A smaller affair than Brunel’s original, it was designed to convey a narrow gauge, cable-hauled railway and opened on 12 April 1870. The single carriage was insufficient to carry the volume of passengers wanting to cross the river, and so the line was closed on 7 December that year with the tunnel converted into a pedestrian subway, reached by 96 steps. Nonetheless, the Tower Subway has staked its claim to being the first purpose-built tube railway tunnel.

It was, however, predated by the Thames Tunnel by 20 years, and it was the Brunels who proved to London that crossing the Thames underneath the river was possible.

Their innovation, improved by the methods used by James Henry Greathead and his cylindrical boring shield (more akin to the circular shield in Brunel’s 1818 patent than the rectangular one used for the Thames Tunnel) in building the Tower Subway, laid firm foundations for the London underground railway network, without which London would quickly grind to a standstill.

In turn, the availability of safe, soft-ground tunnelling technology inspired cities throughout the world to build their own underground systems, and even the construction of the Channel Tunnel has roots in Marc Brunel’s original shield design.

Many accolades therefore must go to Marc Brunel, his son and the Thames Tunnel.
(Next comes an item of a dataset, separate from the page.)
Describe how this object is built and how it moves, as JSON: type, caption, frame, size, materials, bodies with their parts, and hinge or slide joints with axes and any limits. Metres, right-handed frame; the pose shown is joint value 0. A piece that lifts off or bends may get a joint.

However, the Brunels could – and should – have been beaten by Trevithick a third of a century earlier.

The Cornishman’s plan to complete his tunnel by laying cast-iron pipe sections behind cofferdams may not have won the support of his company, but has since been shown to work, and in recent times has been employed in the building of the San Francisco BART (Bay Area Rapid Transit) tunnel and the Detroit river tunnel, for instance.

In later life, after abandoning his railway locomotive ventures, Trevithick sought his fortune in the mines of South America, along with many of his fellow Cornishmen. He did not find it, returned home in poverty, died in Dartford on 22 April 1833, and was buried at a now-unmarked grave in the town’s churchyard.

A year later, the Bodmin & Wadebridge Railway became Cornwall’s first steam-hauled line. In the decade that followed, a young engineer was to make mind-blowing advances in the field of railways, linking Trevithick’s home county to the capital in the process. His name was Isambard Kingdom Brunel.